Education and How to Enter the Field
Most positions in agricultural biotechnology require at least a bachelor’s degree in agricultural science, biology, genetics, plant science, or a related field. Entry-level research assistant roles are accessible with a four-year degree, but many research and leadership positions require a master’s or doctoral degree. Tennessee State University, for example, offers a Master of Science in Agricultural Sciences with a biotechnology concentration, requiring a bachelor’s in agricultural sciences or a related area for admission. Similar programs exist at major land-grant universities across the country.
Coursework typically covers molecular biology, genetics, biochemistry, statistics, and increasingly, computational skills for handling genomic data. If you are interested in the bioinformatics side, programming and data science training is valuable. For those drawn to the field and farm side, experience with crop trials, soil science, or animal husbandry rounds out the technical genetics knowledge.
Where These Jobs Exist
Agricultural biotechnologists work in three main settings: research universities, government agencies, and private agribusiness companies. University positions focus on basic and applied research, often funded by the USDA or similar bodies. Government roles involve research, regulation, or extension work helping farmers adopt new technologies. Private companies, from large seed and biotech firms to smaller startups, hire for product development, field testing, and regulatory affairs.

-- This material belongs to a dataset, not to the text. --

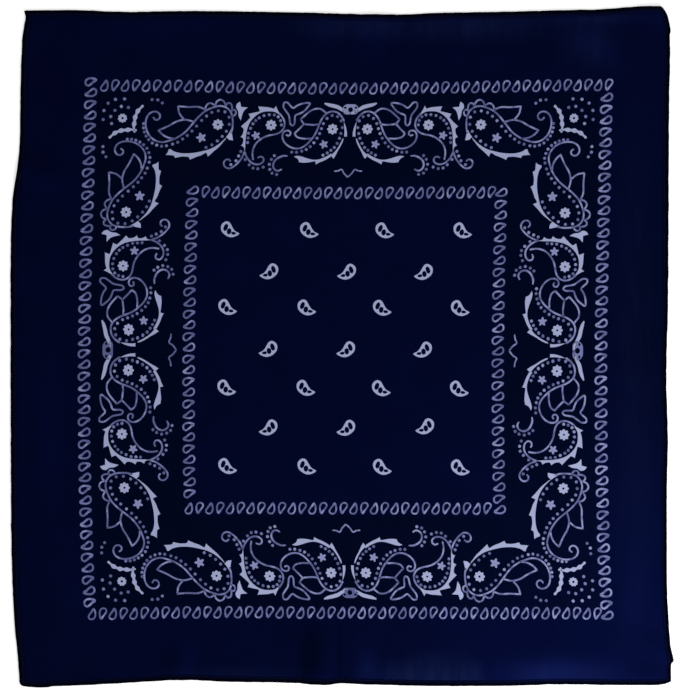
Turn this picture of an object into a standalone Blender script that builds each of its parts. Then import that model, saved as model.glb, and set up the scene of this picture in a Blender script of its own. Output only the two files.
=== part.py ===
"""A cotton bandana lying flat: one square panel and its four narrow turned hems.

Metres, +Z up. The cloth rests on z = 0 with its lengthwise grain along Y, and the origin
is at the middle of its underside. The tables hold millimetres.
"""

import math

import bmesh
import bpy
from mathutils import Vector

MM = 0.001

# Driving dimensions of the finished square.
CLOTH_WIDTH = 549.0 * MM
CLOTH_LENGTH = 565.0 * MM
CLOTH_WALL = 1.0 * MM
HEM_WIDTH = 4.4 * MM
HEM_THICKNESS = 1.9 * MM
SEAM_GAP = 0.3 * MM

HALF_WIDTH = CLOTH_WIDTH / 2
HALF_LENGTH = CLOTH_LENGTH / 2

# How far each finished edge lies outside (+) or inside (-) the true rectangle.
# Columns: place along the side from its middle (mm), outwards (mm).
LEFT_EDGE = (
    (-282.5, -4.0),
    (-262.0, -2.8),
    (-230.0, 0.2),
    (-196.0, 2.0),
    (-146.0, 3.1),
    (5.0, 3.6),
    (72.0, 3.6),
    (106.0, 2.9),
    (123.0, 2.0),
    (156.0, -2.7),
    (174.0, -4.2),
    (224.0, -4.9),
    (257.0, -6.2),
    (282.5, -9.0),
)
RIGHT_EDGE = (
    (-282.5, 2.3),
    (-268.0, 2.4),
    (-261.0, 3.7),
    (-247.0, 1.5),
    (-230.0, 0.2),
    (-196.0, -1.2),
    (-129.0, -1.3),
    (-79.0, -0.4),
    (-28.0, -1.7),
    (39.0, -0.2),
    (207.0, 0.7),
    (240.0, 1.5),
    (282.5, 1.6),
)
TOP_EDGE = (
    (-274.5, 0.0),
    (-236.0, 0.3),
    (-186.0, -1.2),
    (-135.0, -0.5),
    (-34.0, -1.8),
    (8.0, -3.0),
    (50.0, -3.4),
    (83.0, -2.0),
    (134.0, -1.2),
    (184.0, 0.1),
    (218.0, 0.8),
    (260.0, 3.6),
    (274.5, 3.7),
)
BOTTOM_EDGE = (
    (-274.5, 2.8),
    (-258.0, 3.7),
    (-236.0, 2.5),
    (-186.0, 0.0),
    (-135.0, -2.5),
    (-102.0, -1.1),
    (-51.0, -0.3),
    (-18.0, 1.6),
    (-1.0, 0.3),
    (16.0, 1.1),
    (83.0, 2.6),
    (134.0, 2.4),
    (184.0, 1.1),
    (234.0, 1.8),
    (274.5, 1.3),
)

# How far each corner is rounded off.
# Columns: side of X, side of Y, radius (mm).
CORNERS = (
    (-1, 1, 1.5),
    (1, 1, 7.0),
    (1, -1, 3.5),
    (-1, -1, 4.0),
)

# Soft folds that lift the cloth off the surface, the largest ones only.
# Columns: name, middle x and y (mm), heading (degrees from +X), half length, half width
# and height (mm).
FOLDS = (
    ("centre_fold_foot_left", -18.0, -274.0, 90.0, 46.0, 17.0, 1.5),
    ("centre_fold_foot_right", 19.0, -274.0, 90.0, 50.0, 20.0, 1.9),
    ("centre_fold_head_left", -14.0, 270.0, 90.0, 34.0, 16.0, 0.9),
    ("centre_fold_head_right", 28.0, 268.0, 90.0, 36.0, 26.0, 1.6),
    ("right_margin_swell", 246.0, -4.0, 90.0, 245.0, 22.0, 1.7),
    ("right_low_swell", 244.0, -200.0, 84.0, 52.0, 20.0, 1.5),
    ("bottom_margin_swell", 168.0, -268.0, 2.0, 105.0, 20.0, 2.1),
    ("right_edge_pucker", 262.0, -258.0, 160.0, 40.0, 14.0, 1.6),
    ("top_right_swell", 212.0, 254.0, -38.0, 52.0, 20.0, 1.9),
    ("top_right_curl", 268.0, 276.0, 135.0, 30.0, 20.0, 1.5),
    ("top_left_swell", -160.0, 268.0, 2.0, 90.0, 18.0, 1.0),
    ("left_edge_pucker", -254.0, 140.0, -24.0, 44.0, 16.0, 1.7),
    ("left_margin_swell", -246.0, -70.0, 90.0, 130.0, 20.0, 1.1),
    ("left_low_swell", -228.0, -206.0, 82.0, 44.0, 16.0, 1.0),
    ("bottom_left_tuck", -134.0, -266.0, 78.0, 36.0, 17.0, 1.7),
)

# Where the panel's mesh has its lines: close where the folds lie, wide elsewhere.
# Columns: from and to, as shares of the panel's side, and cells between them.
LINES_ACROSS = (
    (0.00, 0.12, 7),
    (0.12, 0.42, 7),
    (0.42, 0.60, 10),
    (0.60, 0.88, 7),
    (0.88, 1.00, 7),
)
LINES_ALONG = (
    (0.00, 0.12, 8),
    (0.12, 0.68, 12),
    (0.68, 0.80, 6),
    (0.80, 0.88, 3),
    (0.88, 1.00, 7),
)

# A turned hem's section: flat below, rolled at its outer edge, sloping to the panel.
# Columns: outwards as a share of the hem's width, up as a share of its thickness.
HEM_SECTION = (
    (0.00, 0.00),
    (0.84, 0.00),
    (1.00, 0.30),
    (1.00, 0.68),
    (0.82, 1.00),
    (0.30, 1.00),
    (0.00, 0.62),
)

NAVY = (0.010, 0.017, 0.085, 1.0)
NAVY_HEM = (0.006, 0.010, 0.050, 1.0)


def read_table(table, place):
    """The table's value at a place, on a smooth curve through its rows."""
    places = [row[0] * MM for row in table]
    values = [row[1] * MM for row in table]
    last = len(table) - 2
    row = 0
    while row < last and place > places[row + 1]:
        row += 1
    span = places[row + 1] - places[row]
    share = min(max((place - places[row]) / span, 0.0), 1.0)
    before = slope_at(places, values, row) * span
    after = slope_at(places, values, row + 1) * span
    step = values[row + 1] - values[row]
    bend = share * (1 - share) * ((1 - share) * (before - step) - share * (after - step))
    return values[row] + share * step + bend


def slope_at(places, values, row):
    """The slope of the curve at a row: level at its ends and at every turn."""
    if row == 0 or row == len(places) - 1:
        return 0.0
    rise_before = (values[row] - values[row - 1]) / (places[row] - places[row - 1])
    rise_after = (values[row + 1] - values[row]) / (places[row + 1] - places[row])
    if rise_before * rise_after <= 0:
        return 0.0
    return 2 * rise_before * rise_after / (rise_before + rise_after)


def round_corner(x, y):
    """Moves a point of the square corner region onto its rounded form."""
    for side_x, side_y, radius_mm in CORNERS:
        radius = radius_mm * MM
        along_x = (side_x * x - HALF_WIDTH + radius) / radius
        along_y = (side_y * y - HALF_LENGTH + radius) / radius
        if along_x <= 0 or along_y <= 0:
            continue
        round_x = along_x * math.sqrt(1 - along_y * along_y / 2)
        round_y = along_y * math.sqrt(1 - along_x * along_x / 2)
        x = side_x * (HALF_WIDTH - radius + radius * round_x)
        y = side_y * (HALF_LENGTH - radius + radius * round_y)
    return x, y


def lie(x, y):
    """Where a point of the true rectangle lies once the cloth is put down."""
    x, y = round_corner(x, y)
    to_right = (x + HALF_WIDTH) / CLOTH_WIDTH
    to_top = (y + HALF_LENGTH) / CLOTH_LENGTH
    push_x = to_right * read_table(RIGHT_EDGE, y) - (1 - to_right) * read_table(LEFT_EDGE, y)
    push_y = to_top * read_table(TOP_EDGE, x) - (1 - to_top) * read_table(BOTTOM_EDGE, x)
    return x + push_x, y + push_y


def swell(distance):
    """1 at the middle of a fold, falling smoothly to 0 at a distance of 1."""
    return 0.5 + 0.5 * math.cos(math.pi * min(abs(distance), 1.0))


def lift(x, y):
    """How high the folds hold the cloth above the surface."""
    height = 0.0
    for _, middle_x, middle_y, heading, half_length, half_width, rise in FOLDS:
        turn = math.radians(heading)
        east = x / MM - middle_x
        north = y / MM - middle_y
        along = east * math.cos(turn) + north * math.sin(turn)
        across = north * math.cos(turn) - east * math.sin(turn)
        height += rise * swell(along / half_length) * swell(across / half_width)
    return height * MM


def place(x, y, up):
    """A point of the cloth, up above its underside."""
    world_x, world_y = lie(x, y)
    return Vector((world_x, world_y, lift(world_x, world_y) + up))


def mesh_lines(table, low, high):
    """The places of the mesh's lines between two sides."""
    shares = [0.0]
    for start, end, cells in table:
        for cell in range(1, cells + 1):
            shares.append(start + (end - start) * cell / cells)
    return [low + (high - low) * share for share in shares]


def make_material(name, colour):
    material = bpy.data.materials.new(name)
    material.use_nodes = True
    shader = material.node_tree.nodes["Principled BSDF"]
    shader.inputs["Base Color"].default_value = colour
    shader.inputs["Roughness"].default_value = 0.9
    shader.inputs["Metallic"].default_value = 0.0
    return material


def finish_object(name, shape, material):
    """Turns a bmesh into a named object with its faces pointing out."""
    bmesh.ops.recalc_face_normals(shape, faces=shape.faces)
    mesh = bpy.data.meshes.new(name)
    shape.to_mesh(mesh)
    shape.free()
    mesh.materials.append(material)
    mesh.shade_smooth()
    mesh.set_sharp_from_angle(angle=math.radians(40))
    made = bpy.data.objects.new(name, mesh)
    bpy.context.scene.collection.objects.link(made)
    return made


def make_panel(lines_x, lines_y, material):
    """The square between the hems: a sheet on its underside, thickened upwards."""
    shape = bmesh.new()
    grid = [[shape.verts.new(place(x, y, 0.0)) for x in lines_x] for y in lines_y]
    for row, next_row in zip(grid, grid[1:]):
        for column in range(len(row) - 1):
            corners = (
                row[column],
                row[column + 1],
                next_row[column + 1],
                next_row[column],
            )
            shape.faces.new(corners)
    grown = bmesh.ops.extrude_face_region(shape, geom=shape.faces[:], use_keep_orig=True)
    upper = [piece for piece in grown["geom"] if isinstance(piece, bmesh.types.BMVert)]
    bmesh.ops.translate(shape, verts=upper, vec=(0.0, 0.0, CLOTH_WALL))
    return finish_object("panel", shape, material)


def make_hem(name, edge_points, outwards, material):
    """A hem through points on the cloth's outer edge; outwards is a direction in plan."""
    shape = bmesh.new()
    rings = []
    for edge in edge_points:
        ring = []
        for out_share, up_share in HEM_SECTION:
            flat = Vector(edge) - Vector(outwards) * HEM_WIDTH * (1 - out_share)
            ring.append(shape.verts.new(place(flat.x, flat.y, up_share * HEM_THICKNESS)))
        rings.append(ring)
    sides = len(HEM_SECTION)
    for ring, next_ring in zip(rings, rings[1:]):
        for side in range(sides):
            beside = (side + 1) % sides
            shape.faces.new((ring[side], ring[beside], next_ring[beside], next_ring[side]))
    shape.faces.new(rings[0])
    shape.faces.new(rings[-1])
    return finish_object(name, shape, material)


def make_hems(lines_x, lines_y, material):
    """The upper and lower hems run corner to corner, and the side hems fit between them."""
    full_x = [-HALF_WIDTH, *lines_x, HALF_WIDTH]
    for name, side in (("hem_top", 1), ("hem_bottom", -1)):
        make_hem(name, [(x, side * HALF_LENGTH) for x in full_x], (0, side), material)
    for name, side in (("hem_left", -1), ("hem_right", 1)):
        make_hem(name, [(side * HALF_WIDTH, y) for y in lines_y], (side, 0), material)


def make_bandana():
    inset = HEM_WIDTH + SEAM_GAP
    lines_x = mesh_lines(LINES_ACROSS, inset - HALF_WIDTH, HALF_WIDTH - inset)
    lines_y = mesh_lines(LINES_ALONG, inset - HALF_LENGTH, HALF_LENGTH - inset)
    make_panel(lines_x, lines_y, make_material("navy_cotton", NAVY))
    make_hems(lines_x, lines_y, make_material("navy_hem", NAVY_HEM))


for old in list(bpy.data.objects):
    bpy.data.objects.remove(old)

make_bandana()
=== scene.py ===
"""The looks of a printed cotton bandana lying flat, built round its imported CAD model.

Metres, +Z up. The cloth's folds are the CAD model's own, and its outline follows the CAD
model's with finer rows and sharper corners. The print's chart is in squares of
CHART_SQUARE: one half of one side, one half of one corner, one drop and one small paisley,
all repeated by loops.
"""

import math
from dataclasses import dataclass

import bmesh
import bpy
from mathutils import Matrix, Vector, geometry, noise
from mathutils.bvhtree import BVHTree

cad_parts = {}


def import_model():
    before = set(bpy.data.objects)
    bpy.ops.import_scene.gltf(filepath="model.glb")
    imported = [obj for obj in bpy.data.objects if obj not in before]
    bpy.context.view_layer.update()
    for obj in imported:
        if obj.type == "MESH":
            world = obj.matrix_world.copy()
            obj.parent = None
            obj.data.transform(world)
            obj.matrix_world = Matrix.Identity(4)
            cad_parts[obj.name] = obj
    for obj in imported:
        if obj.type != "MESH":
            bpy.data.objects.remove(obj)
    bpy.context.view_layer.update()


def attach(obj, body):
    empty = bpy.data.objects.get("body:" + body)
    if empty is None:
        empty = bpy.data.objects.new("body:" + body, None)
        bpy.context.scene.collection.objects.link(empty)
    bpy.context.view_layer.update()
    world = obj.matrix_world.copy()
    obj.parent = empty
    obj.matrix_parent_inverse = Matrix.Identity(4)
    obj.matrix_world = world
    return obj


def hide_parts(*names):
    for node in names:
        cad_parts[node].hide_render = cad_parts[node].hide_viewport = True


MM = 0.001

# ---------------------------------------------------------------------------
# The cloth's form. The tables hold millimetres.
# ---------------------------------------------------------------------------

CLOTH_WIDTH = 549.0 * MM
CLOTH_LENGTH = 565.0 * MM
HALF_WIDTH = CLOTH_WIDTH / 2
HALF_LENGTH = CLOTH_LENGTH / 2
HEM_WIDTH = 4.4 * MM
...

The regulatory side of this field is worth noting for anyone considering it as a career. In the United States, the FDA treats foods from genome-edited plants under the same policy framework as foods from conventionally bred varieties. The agency offers voluntary premarket consultation processes for developers of new gene-edited crops, rather than requiring mandatory approval in most cases. This regulatory environment shapes which products reach the market and how quickly, making regulatory knowledge a valuable skill in the industry.